Billed to start at nine o’clock, half an hour later a small army of technicians was still making sound and lighting checks. The audience of about a hundred and fifty, many seated on wooden benches, were getting restless and I wondered what we had let ourselves in for. Suddenly it was dark, the lights came up, music began and streaming out from the house of the Black Prince came a wonderfully costumed troupe of actors. Running, leaping, cartwheeling, walking on their hands, they were so skilled in the style of the Commedia del Arte that they took our breath away. The set was a high wooden scaffolding with a staircase on each side and downstage a simple wooden step ladder, the steps facing the audience.

Much of the first scene which takes place between the daughter and her lover was played while swinging high on the scaffolding, without for one moment impairing the speaking. The girl often hung upside down and just as it seemed that her delicious breasts must tumble out of her low cut dress she would swing upright again as the audience sighed. Crouched
motionless at the top of the tall stepladder, his back to the audience, sat the miser. When he first turned to reveal the grotesque white face, black lines on either side of the mouth, the crowd gasped. With infinite slowness, back braced against the steps, he began to descend the ladder like a malevolent spider, extending his thin black legs and flexing his bony fingers. In the scene where he discovers that his money has been stolen he scuttled into the audience, an anguished and desperate figure. The children shrieked and cried ‘
Non! Non!
’ when he demanded if one of them had stolen his treasure, but no one laughed. It was a masterly performance and the crowd applauded and cheered.


C’etait quelque chose,
’ said Grandma as we walked down to the car. Since then we have tried not to miss any of their performances, which included a pageant on the life of Eleanor of Aquitaine played in the now dry moat of the great Château of Bonaquil. The setting was spectacular, they used the battlements and towers, and the great horses which they rode in and out added most powerfully to both sound and smell.

 

As August ended another scent was beginning to fill the air. Ripening plums were once again weighing down the branches and this year we would inaugurate another new machine. Raymond had talked about it the previous year. Designed and manufactured locally,
la nouvelle machine pour les prunes
apparently shook
and collected the fruit at speed. ‘It’s a marvellous invention, marvellous,’ Raymond had declared. ‘It will do the work in half the time.’ Grandpa had said nothing, just pursed his mouth and wrinkled up his thin nose as though there was a bad smell somewhere.

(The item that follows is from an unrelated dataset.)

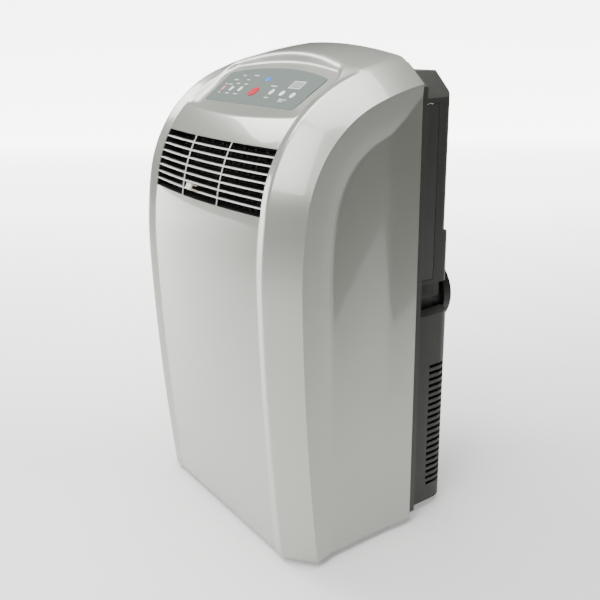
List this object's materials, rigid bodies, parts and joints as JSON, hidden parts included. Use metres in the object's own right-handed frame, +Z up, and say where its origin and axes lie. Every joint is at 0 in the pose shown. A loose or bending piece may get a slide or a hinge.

We cleared the ground of the few plums that had fallen in the night and awaited the arrival of
la machine.
A triumphant, yet clearly nervous, Raymond appeared, his tongue wagging wildly as he tried to manoeuvre into position what looked like a giant grasshopper with red legs and folded green wings trailing behind the tractor. He backed it eventually to touch the first tree in the row and at the pull of a lever a claw grasped the slender trunk. ‘
Attention!
’ he yelled as suddenly the great wings unfurled to encircle the tree with an upside down umbrella five metres across. At the touch of a third lever the tree shook and shuddered as if in ecstasy, the leaves in a frenzy as the lavender-coloured plums pelted into the green canopy and then tumbled through the central holes into the bright red containers beneath. Once empty the umbrella swiftly refolded and
la machine
moved to the next tree while we, the humble retinue, bent to retrieve the few plums that had fallen off the edge. It was a pretty spectacular performance.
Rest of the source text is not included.